The cable giant Comcast and the OTT challenger Netflix didn’t see eye to eye very often in the first half of this decade.  But today the news is of a very different sort.  As Comcast rolls out its new X1 set-top box, Netflix’s video content will be among the choices the cable operator offers to consumers.

Of course, Comcast customers can already get Netflix over their connections.  The news today means that Comcast is lowering the barrier and making it easier and more natural to do, which indicates that the relationship between the last mile and content is moving beyond the disputes of the past.

A few years ago, when Netflix sought direct connections with Comcast and Comcast made them pay, Netflix took its complaints to the FCC in a very vocal way.  Those complaints helped shape today’s more stringent network neutrality regime, under which the FCC is keeping a closer eye on the interconnection space.
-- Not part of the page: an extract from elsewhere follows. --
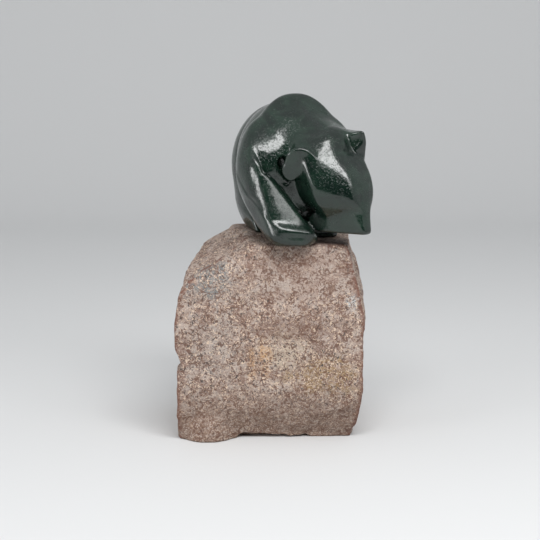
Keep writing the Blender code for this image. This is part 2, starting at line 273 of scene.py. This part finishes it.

That regime, which is based on the extension of Title II to internet traffic, is doing far better in the courts than its predecessor. Meanwhile, the us-versus-them approach to the last mile/content interface has been getting less rigid.  We have big content dabbling in fiber infrastructure both directly and indirectly, whether it’s Google Fiber’s ongoing buildouts or Microsoft and Facebook funding transatlantic cable systems.  And we have network operators steadily acquiring more content capabilities, with the ongoing Yahoo auction being a prime example.

It’s not all fun and games though.  The FCC has been pressing cable operators to open up their set-top-boxes to competition.  Bringing in Netflix to its boxes can be seen in part as an attempt to forestall that possibility.

Meanwhile, Netflix has been seeing its US growth slow as the more receptive customers have already been won.   Winning the next wave of converts will require the process to be easier.  Whatever the financial terms Comcast is offering for today’s move are, they should be seen in the light of Netflix’s cost of customer acquisition going forward.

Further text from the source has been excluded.